Problem description: The records below hold a stretch from the line with "shelf_screws();" through the line with "# a rolled rim, drive recesses and threads."; return exactly those lines, ends included, and nothing more.

START Data supplied

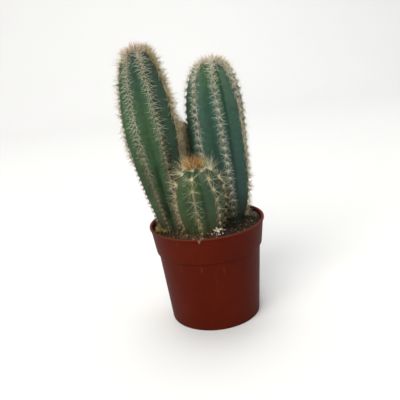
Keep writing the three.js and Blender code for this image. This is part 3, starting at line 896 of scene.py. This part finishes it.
def crown_material(name, wool, root, shaft, heart):
    """The growing point: pale wool, and bristles that are deepest in colour at its heart."""
    look = Look(name)
    tone = look.value("tone")
    look.colour = look.mix(look.ramp(look.value("along"), 0.0, 0.6), root, shaft)
    near_heart = look.calc("ADD", look.value("centre"), look.calc("MULTIPLY", tone, 0.45))
    look.cover(look.ramp(near_heart, 0.45, 0.8), heart)
    look.tint(look.ramp(tone, 0.75, 0.95), 0.6, root)
    look.colour = look.mix(look.value("bristle"), wool, look.colour)
    look.tint(look.noise(900, 3), 0.25, root)
    return look.done(0.6, 0.12, look.noise(3000, 3), 0.06, 0.5)


def pot_material():
    """Satin terracotta-coloured plastic: faint mottling, scuffs, dust and a painted lip highlight."""
    look = Look("pot_plastic")
    mottle = look.ramp(look.noise(30, 4), 0.3, 0.7)
    look.colour = look.mix(mottle, (0.062, 0.0048, 0.0008), (0.08, 0.0068, 0.0012))
    place = look.place()
    inputs = {"Vector": place, "Scale": (420, 420, 26)}
    upright = look.node("ShaderNodeMapping", inputs).outputs["Vector"]
    streaks = look.noise(1.0, 4.0, 0.5, upright)
    patchy = look.ramp(look.noise(38, 2), 0.5, 0.65)
    scuffs = look.calc("MULTIPLY", look.ramp(streaks, 0.66, 0.8), patchy)
    look.tint(scuffs, 0.4, (0.24, 0.09, 0.055))
    height = look.node("ShaderNodeSeparateXYZ", {"Vector": place}).outputs["Z"]
    # Painted highlight: the top millimetre of the lip is tinted paler.
    painted_lip_highlight = look.ramp(height, (POT.height - 1.2) * MM, (POT.height - 0.2) * MM)
    look.tint(painted_lip_highlight, 0.2, (0.2, 0.08, 0.055))
    look.tint(look.ramp(look.noise(240, 6, 0.7), 0.6, 0.85), 0.12, (0.16, 0.1, 0.07))
    roughness = look.uneven(0.46, 0.6)
    return look.done(roughness, 0.05, look.calc("ADD", look.noise(1100, 3), streaks), 0.04, 0.5)


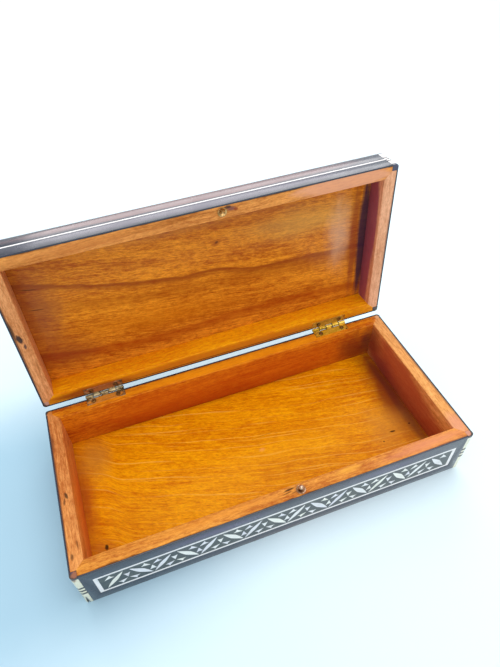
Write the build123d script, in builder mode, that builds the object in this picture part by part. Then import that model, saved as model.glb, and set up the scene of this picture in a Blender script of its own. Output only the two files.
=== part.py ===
from build123d import *
import math
import os

os.makedirs("parts", exist_ok=True)

# ---------------------------------------------------------------------------
# A long, shallow hinged box of varnished wood, veneered dark outside and
# inlaid with bone.  +X runs along the box, +Y to its back, +Z up.  The origin
# is the middle of the underside.  The lid stands open at open_angle.
# ---------------------------------------------------------------------------

# Driving sizes, millimetres and degrees
length = 240.0
width = 111.0
base_height = 36.0
lid_height = 17.5
rim = 8.5                 # width of the rim, veneer included
veneer = 0.9
corner = 4.0              # side of the square corner strips
corner_round = 2.0
floor_thickness = 5.5
rebate = 3.0              # how far the floor and the lid board are let into the walls
lid_board_thickness = 2.6
open_angle = 95.0
rim_gap = 0.6             # between the two rims when the lid is shut

# Hinges: two small brass butt hinges let into the back rims
hinge_x = 81.0
hinge_length = 25.0
hinge_back = 1.5          # pin axis behind the back face
knuckle_count = 5
knuckle_radius = 1.2
knuckle_gap = 0.2
pin_radius = 0.65
pin_clearance = 0.03
leaf_thickness = 0.8
leaf_reach = 5.1          # from the back face into the rim
nail_spacing = 16.0
nail_radius = 0.5
nail_head_radius = 1.1
nail_length = 6.0
nail_dome = 0.18
nail_fit = 0.03

# Catch: a ball-headed stud in the front rim and a cup in the lid's rim
catch_x = 9.5
catch_inset = 4.4         # from the front face to the stud's axis
collar_radius = 2.7
collar_thickness = 0.6
collar_sunk = 0.38
ball_radius = 1.5
ball_height = 2.2         # ball centre above the base rim
neck_radius = 0.8
stud_length = 9.0
cup_radius = 2.3
cup_bore = 1.7
cup_depth = 5.0
catch_fit = 0.03

# Inlay bands: a zigzag of long leaves with a three-petal sprig in each bay
period = 26.5
band_margin = 2.0
band_inner_height = 16.8
band_string = 1.7
band_bar = 2.3
band_centre = 17.3        # height of the band's middle on the base
front_repeats = 8
end_repeats = 3
lid_repeats = 7
leaf_rise = 14.6
thin_leaf_run = 11.0
thin_leaf_width = 3.1
wide_leaf_run = 12.0
wide_leaf_width = 3.9
thin_leaf_x = 5.8
wide_leaf_x = 20.2
bay_x = 12.7
bay_shift = 2.6           # the sprigs' centres above and below the band's middle
petal_angles = (90.0, -33.0, 213.0)
petal_upper = ((0.6, 0.0), (3.2, 0.95), (4.6, 1.4), (5.95, 1.95), (5.45, 0.95), (5.3, 0.0))

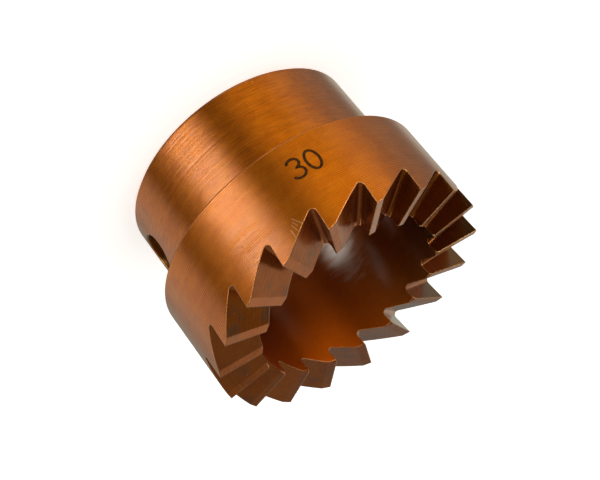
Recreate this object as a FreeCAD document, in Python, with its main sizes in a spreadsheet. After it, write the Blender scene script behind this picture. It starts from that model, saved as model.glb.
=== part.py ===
"""Crown race cutter: a one-piece hollow mill for the crown race seat of a fork.

The cutter is turned from one bar: a wide head, a narrower collar behind it and a straight bore right
through. Eighteen end teeth are milled into the head, and one hole is drilled through the collar wall for
the screw that holds the cutter on its guide.

Frame: +Z runs along the bore from the collar to the teeth. The origin is the centre of the collar's back
face, on which the cutter stands, and one cutting edge lies above the +X axis. Millimetres and degrees.
"""
import FreeCAD, Part
import os
from math import cos, hypot, isclose, radians, sin, tan

import Sketcher

NODE = "crown_race_cutter"

# Driving sizes
SIZES = {
    "bore_diameter": 30.0,
    "head_diameter": 44.4,
    "head_length": 15.3,
    "collar_diameter": 37.6,
    "collar_length": 14.9,
    "collar_edge_break": 0.6,
    "shoulder_edge_break": 0.2,
    "shoulder_corner_radius": 0.4,
    "bore_back_break": 0.5,
    "bore_mouth_break": 0.3,
    "tooth_count": 18,
    "land_width": 1.4,
    "land_angle": 15.0,
    "relief_angle": 33.0,
    "rake_angle": 5.0,
    "root_radius": 0.6,
    "screw_hole_diameter": 7.5,
    "screw_hole_from_back": 7.4,
    "screw_hole_angle": -15.3,
    "screw_hole_edge_break": 0.2,
    "turning_stock": 0.5,
    "cutter_overrun": 1.0,
}

# Formulas that several dimensions share
TIPS = "(Sizes.collar_length + Sizes.head_length)"
PITCH = "(360 / Sizes.tooth_count)"
TOP = "(Sizes.turning_stock + Sizes.cutter_overrun)"
INNER_REACH = f"(Sizes.bore_diameter / 2 * cos{PITCH} - Sizes.cutter_overrun)"
OUTER_REACH = "(Sizes.head_diameter / 2 + Sizes.cutter_overrun)"
RAKE_SLOPE = f"(tan(Sizes.rake_angle) / cos{PITCH})"
ROOT_SWING = f"(tan{PITCH} / (1 - {RAKE_SLOPE} * tan(Sizes.relief_angle)))"
ROOT_FALL = f"({ROOT_SWING} * tan(Sizes.relief_angle))"
GASH_TOP = f"({TOP} + {ROOT_FALL} * ({OUTER_REACH} - {INNER_REACH}))"

# How a sketch names its own origin, its level axis and the points of a line or circle
ORIGIN = (-1, 1)
LEVEL_AXIS = -1
START, END, CENTRE = 1, 2, 3

# Place of the turning profile, in pitches round from the cutting edge above +X
PROFILE_PITCHES = 2.5

# Closeness at which two measures count as the same
FIT = 1e-5

document = FreeCAD.newDocument("CrownRaceCutter")


def make_sheet():
    """Spreadsheet with one named cell for each driving size."""
    sheet = document.addObject("Spreadsheet::Sheet", "Sizes")
    for row, (alias, value) in enumerate(SIZES.items(), start=1):
        sheet.set(f"A{row}", alias)
        sheet.set(f"B{row}", str(value))
        sheet.setAlias(f"B{row}", alias)
    document.recompute()


def origin_part(body, role):
    """Plane or axis of the body's own origin."""
    return next(part for part in body.Origin.OriginFeatures if part.Role == role)


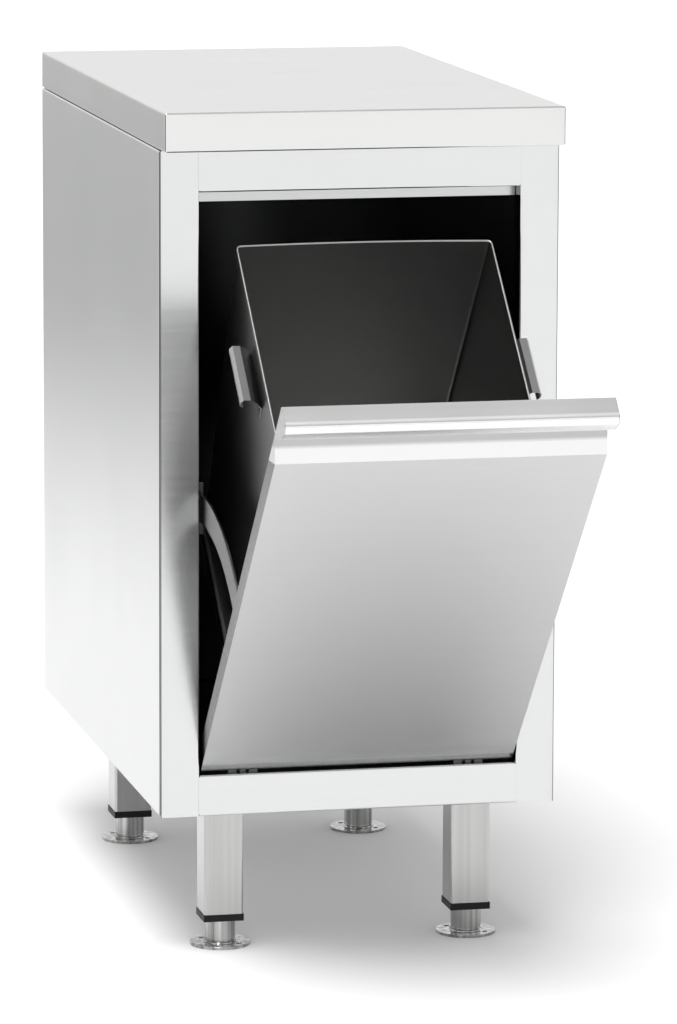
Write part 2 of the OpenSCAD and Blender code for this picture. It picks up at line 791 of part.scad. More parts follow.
hinge_bush(-1);  // hinge_bush_left
hinge_bush(1);  // hinge_bush_right
bin_shelf();
shelf_screws();
bin_shell();
bin_base();
bin_grip(-1);  // bin_grip_left
bin_grip(1);  // bin_grip_right
foot(-leg_x, -leg_y);  // foot_front_left
foot(leg_x, -leg_y);  // foot_front_right
foot(-leg_x, leg_y);  // foot_rear_left
foot(leg_x, leg_y);  // foot_rear_right
spindle(-leg_x, -leg_y);  // spindle_front_left
spindle(leg_x, -leg_y);  // spindle_front_right
spindle(-leg_x, leg_y);  // spindle_rear_left
spindle(leg_x, leg_y);  // spindle_rear_right
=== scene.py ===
# %% [markdown]
# # Trash receptacle cabinet
#
# The cabinet is folded stainless sheet: a worktop over a body on four legs, and a door that
# tilts out at the top and carries a bin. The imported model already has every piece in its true
# size, so Blender is used here for the looks: the camera and the light, the finish of each
# metal and plastic, and the small real shapes that sheet work has, such as soft folds, welds,
# a rolled rim, drive recesses and threads.

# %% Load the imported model
import json
import math

import bmesh
import bpy
from mathutils import Matrix, Vector


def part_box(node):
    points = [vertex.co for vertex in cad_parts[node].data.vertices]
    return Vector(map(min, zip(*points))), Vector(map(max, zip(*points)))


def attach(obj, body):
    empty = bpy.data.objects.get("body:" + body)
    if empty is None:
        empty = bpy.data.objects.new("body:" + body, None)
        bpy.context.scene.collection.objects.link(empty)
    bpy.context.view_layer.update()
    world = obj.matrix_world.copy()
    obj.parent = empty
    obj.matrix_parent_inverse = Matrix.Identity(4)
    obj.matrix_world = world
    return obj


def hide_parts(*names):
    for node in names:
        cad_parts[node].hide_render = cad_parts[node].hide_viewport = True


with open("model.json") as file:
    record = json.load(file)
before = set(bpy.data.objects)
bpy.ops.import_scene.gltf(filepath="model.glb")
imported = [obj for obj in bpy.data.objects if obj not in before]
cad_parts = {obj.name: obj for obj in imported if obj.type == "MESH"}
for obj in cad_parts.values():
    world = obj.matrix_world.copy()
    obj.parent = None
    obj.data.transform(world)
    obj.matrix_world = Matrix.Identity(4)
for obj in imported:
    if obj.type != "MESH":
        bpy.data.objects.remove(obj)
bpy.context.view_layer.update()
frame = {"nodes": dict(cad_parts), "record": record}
NODES = frame["nodes"]

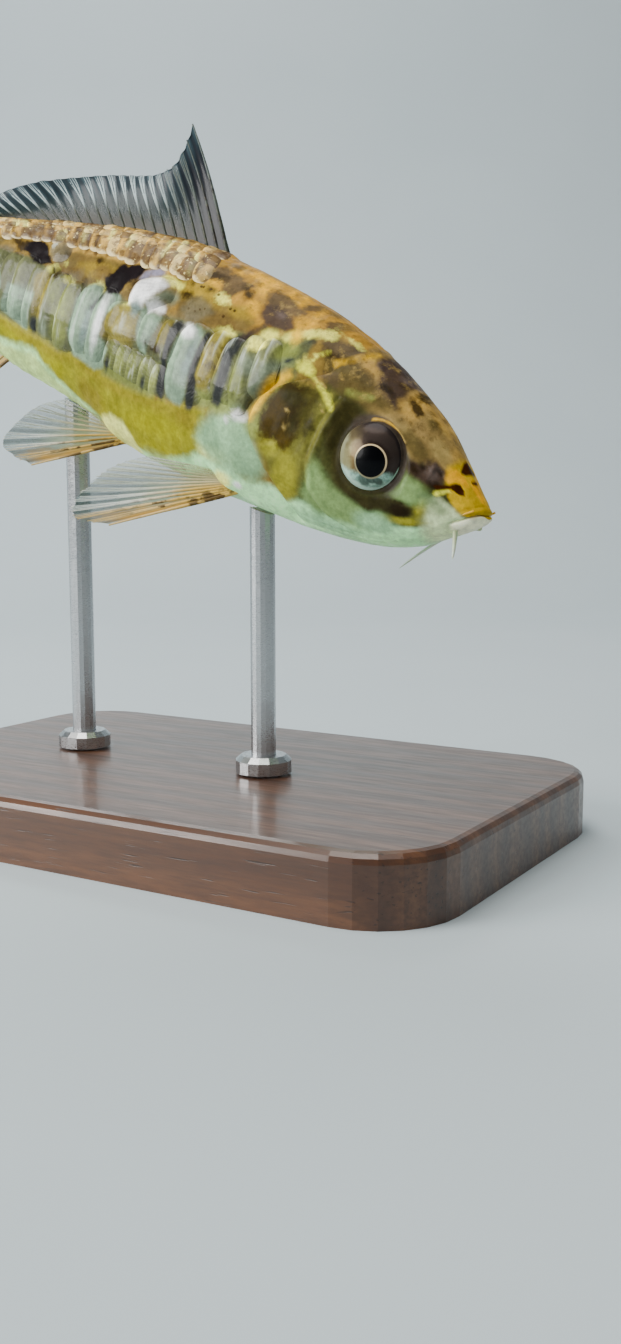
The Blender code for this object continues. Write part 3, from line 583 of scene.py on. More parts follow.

END Data supplied

Exercise answer:
shelf_screws();
bin_shell();
bin_base();
bin_grip(-1);  // bin_grip_left
bin_grip(1);  // bin_grip_right
foot(-leg_x, -leg_y);  // foot_front_left
foot(leg_x, -leg_y);  // foot_front_right
foot(-leg_x, leg_y);  // foot_rear_left
foot(leg_x, leg_y);  // foot_rear_right
spindle(-leg_x, -leg_y);  // spindle_front_left
spindle(leg_x, -leg_y);  // spindle_front_right
spindle(-leg_x, leg_y);  // spindle_rear_left
spindle(leg_x, leg_y);  // spindle_rear_right
=== scene.py ===
# %% [markdown]
# # Trash receptacle cabinet
#
# The cabinet is folded stainless sheet: a worktop over a body on four legs, and a door that
# tilts out at the top and carries a bin. The imported model already has every piece in its true
# size, so Blender is used here for the looks: the camera and the light, the finish of each
# metal and plastic, and the small real shapes that sheet work has, such as soft folds, welds,
# a rolled rim, drive recesses and threads.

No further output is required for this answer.